:: EXERCISE TASK ::
Give the lines of the material verbatim, from the first line to the line with "return next(socket for", including both.

:: DATA SHOWN ::

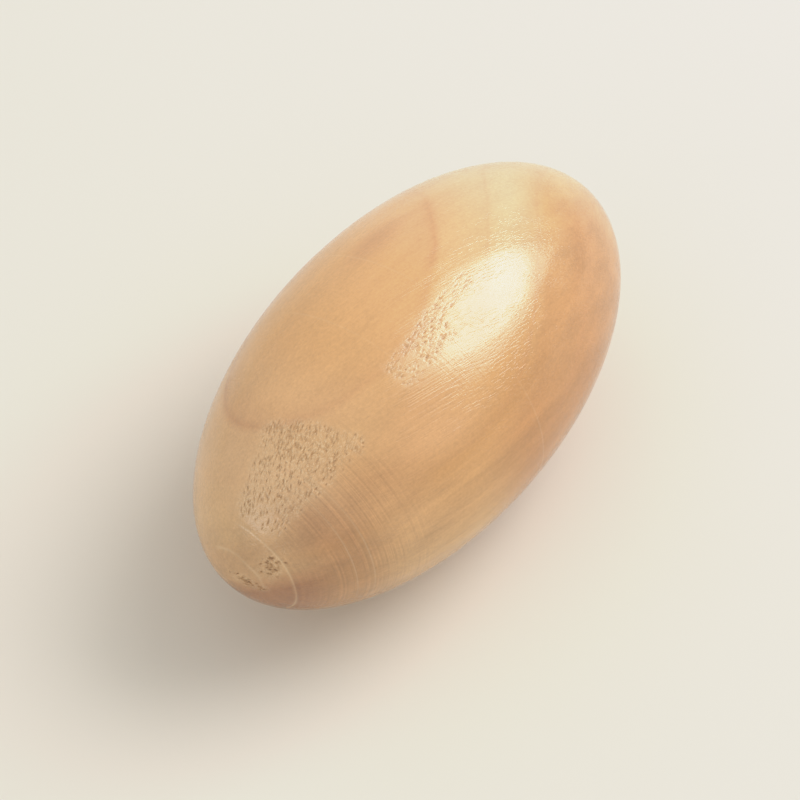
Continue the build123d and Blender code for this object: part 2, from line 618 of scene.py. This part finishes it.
def vector_calc(tree, operation, first, second):
    """One step of arithmetic on X, Y and Z."""
    return add(tree, "ShaderNodeVectorMath", {0: first, 1: second}, operation=operation).outputs[0]


def scaled(tree, vector, amount):
    """A vector or colour times one number."""
    made = add(tree, "ShaderNodeVectorMath", {0: vector, "Scale": amount}, operation="SCALE")
    return made.outputs[0]


def split(tree, vector):
    """The X, Y and Z of a vector."""
    return add(tree, "ShaderNodeSeparateXYZ", {0: vector}).outputs


def spread(tree, value, from_low, from_high, to_low=0.0, to_high=1.0, smooth=False):
    """Maps one range of a value on to another, and holds it inside that."""
    made = add(tree, "ShaderNodeMapRange",
               {"Value": value, "From Min": from_low, "From Max": from_high,
                "To Min": to_low, "To Max": to_high},
               interpolation_type="SMOOTHSTEP" if smooth else "LINEAR")
    return made.outputs["Result"]


def blend_colour(tree, share, first, second):
    """The first colour at share 0 and the second at share 1."""
    made = add(tree, "ShaderNodeMix", {0: share}, data_type="RGBA", clamp_factor=True)
    first_colour, second_colour = (socket for socket in made.inputs if socket.type == "RGBA")
    feed(tree, first_colour, first)
    feed(tree, second_colour, second)
    return next(socket for socket in made.outputs if socket.type == "RGBA")


def ramp(tree, value, stops):
    """A colour ramp through (position, colour) stops."""
    made = add(tree, "ShaderNodeValToRGB", {"Fac": value})
    band = made.color_ramp
    while len(band.elements) < len(stops):
        band.elements.new(0.5)
    for element, (position, colour) in zip(band.elements, stops):
        element.position = position
        element.color = colour
    return made.outputs["Color"]


def noise(tree, position, scale, detail, roughness):
    """A noise texture's node, for its Fac or its Color output."""
    return add(tree, "ShaderNodeTexNoise",
               {"Vector": position, "Scale": scale, "Detail": detail, "Roughness": roughness})


def new_group(name, inputs, outputs):
    """An empty shader node group, with its group input and output nodes."""
    tree = bpy.data.node_groups.new(name, "ShaderNodeTree")
    for label, kind, default in inputs:
        socket = tree.interface.new_socket(label, in_out="INPUT", socket_type=kind)
        if default is not None:
            socket.default_value = default
    for label in outputs:
        tree.interface.new_socket(label, in_out="OUTPUT", socket_type=FLOAT)
    return tree, tree.nodes.new("NodeGroupInput").outputs, tree.nodes.new("NodeGroupOutput").inputs


def place(tree, group, inputs):
    """A group in a material, with its own values."""
    return add(tree, "ShaderNodeGroup", inputs, node_tree=group).outputs


def new_material(name):
    """A material, its tree, its shader's inputs and the position on the piece to start from."""
    material = bpy.data.materials.new(name)
    material.use_nodes = True
    tree = material.node_tree
    tree.nodes.clear()
    shader = add(tree, "ShaderNodeBsdfPrincipled")
    add(tree, "ShaderNodeOutputMaterial", {"Surface": shader.outputs["BSDF"]})
    position = add(tree, "ShaderNodeTexCoord").outputs["Object"]
    return material, tree, shader.inputs, position


# ---------------------------------------------------------------- shared effects
def ring_line_stops():
    """Each line starts sharply on its inner side and fades slowly on its outer side."""
    stops = [(0.0, grey(0.0))]
    for radius, strength in RING_LINES:
        stops.append(((radius - LINE_START) / RING_REACH, grey(0.0)))
        stops.append((radius / RING_REACH, grey(strength)))
        stops.append(((radius + LINE_FADED) / RING_REACH, grey(LINE_FADED_TO * strength)))
        stops.append(((radius + LINE_END) / RING_REACH, grey(0.0)))
    return stops


def growth_ring_group():
    """How far each point of the wood is from the pith, in mm, with the tree's own unevenness.

    Rings that lie on one radius were made in one year, so every band and line of the figure is
    read from this distance.
    """
    tree, given, result = new_group(
        "Growth rings",
        [("Position", VECTOR, None), ("Waver", FLOAT, 1.6)],
        ["Radius", "Ring line"],
    )
    away_y = -math.cos(math.radians(PITH_AWAY_FROM))
    away_z = math.sin(math.radians(PITH_AWAY_FROM))
    in_mm = scaled(tree, given["Position"], 1 / MM)
    parts = split(tree, in_mm)
    broad = noise(tree, in_mm, scale=0.045, detail=1.5, roughness=0.45).outputs["Color"]
    shove = vector_calc(tree, "SUBTRACT", broad, (0.5, 0.5, 0.5))
    offsets = split(tree, scaled(tree, shove, given["Waver"]))
    y, z = parts["Y"], parts["Z"]
    for (level, slope, bow), (push_y, push_z) in ((PITH_DISTANCE, (away_y, away_z)),
                                                  (PITH_SWING, (away_z, -away_y))):
        bent = calc(tree, "MULTIPLY_ADD", parts["X"], bow, slope)
        bent = calc(tree, "MULTIPLY_ADD", parts["X"], bent, level)
        y = calc(tree, "MULTIPLY_ADD", bent, push_y, y)
        z = calc(tree, "MULTIPLY_ADD", bent, push_z, z)
    y = calc(tree, "ADD", y, offsets["Y"])
    z = calc(tree, "ADD", z, offsets["Z"])
    radius = calc(tree, "SQRT", calc(tree, "ADD", product(tree, y, y), product(tree, z, z)))
    feed(tree, result["Radius"], radius)

    lines = ramp(tree, calc(tree, "DIVIDE", radius, RING_REACH), ring_line_stops())
    patchy = noise(tree, in_mm, scale=0.07, detail=2.0, roughness=0.5).outputs["Fac"]
    shown = spread(tree, patchy, 0.35, 0.55, 0.45, 1.0, smooth=True)
    feed(tree, result["Ring line"], product(tree, lines, shown))
    return tree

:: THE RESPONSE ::
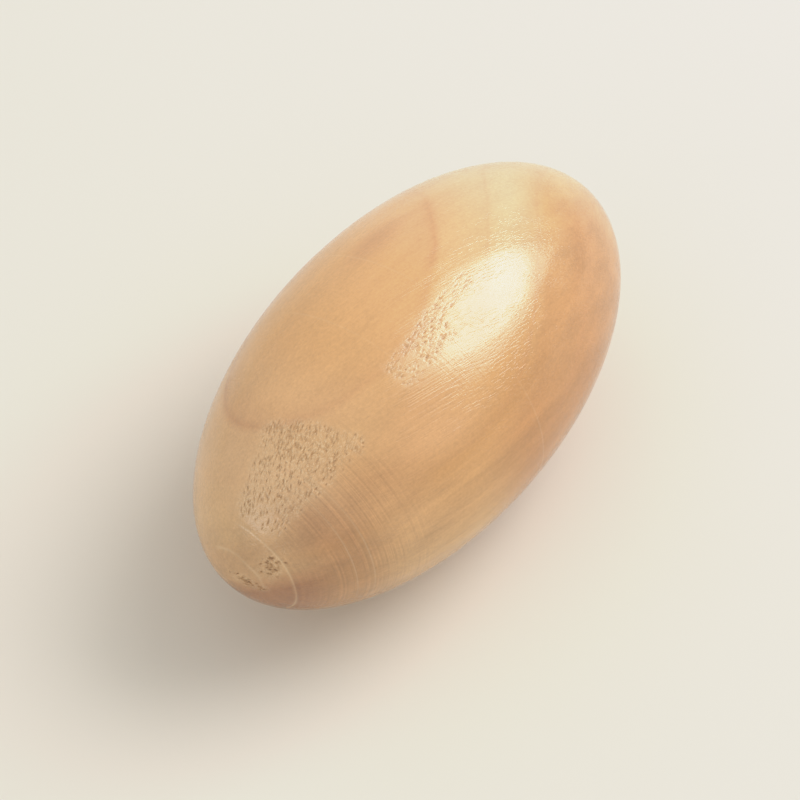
Continue the build123d and Blender code for this object: part 2, from line 618 of scene.py. This part finishes it.
def vector_calc(tree, operation, first, second):
    """One step of arithmetic on X, Y and Z."""
    return add(tree, "ShaderNodeVectorMath", {0: first, 1: second}, operation=operation).outputs[0]


def scaled(tree, vector, amount):
    """A vector or colour times one number."""
    made = add(tree, "ShaderNodeVectorMath", {0: vector, "Scale": amount}, operation="SCALE")
    return made.outputs[0]


def split(tree, vector):
    """The X, Y and Z of a vector."""
    return add(tree, "ShaderNodeSeparateXYZ", {0: vector}).outputs


def spread(tree, value, from_low, from_high, to_low=0.0, to_high=1.0, smooth=False):
    """Maps one range of a value on to another, and holds it inside that."""
    made = add(tree, "ShaderNodeMapRange",
               {"Value": value, "From Min": from_low, "From Max": from_high,
                "To Min": to_low, "To Max": to_high},
               interpolation_type="SMOOTHSTEP" if smooth else "LINEAR")
    return made.outputs["Result"]


def blend_colour(tree, share, first, second):
    """The first colour at share 0 and the second at share 1."""
    made = add(tree, "ShaderNodeMix", {0: share}, data_type="RGBA", clamp_factor=True)
    first_colour, second_colour = (socket for socket in made.inputs if socket.type == "RGBA")
    feed(tree, first_colour, first)
    feed(tree, second_colour, second)
    return next(socket for socket in made.outputs if socket.type == "RGBA")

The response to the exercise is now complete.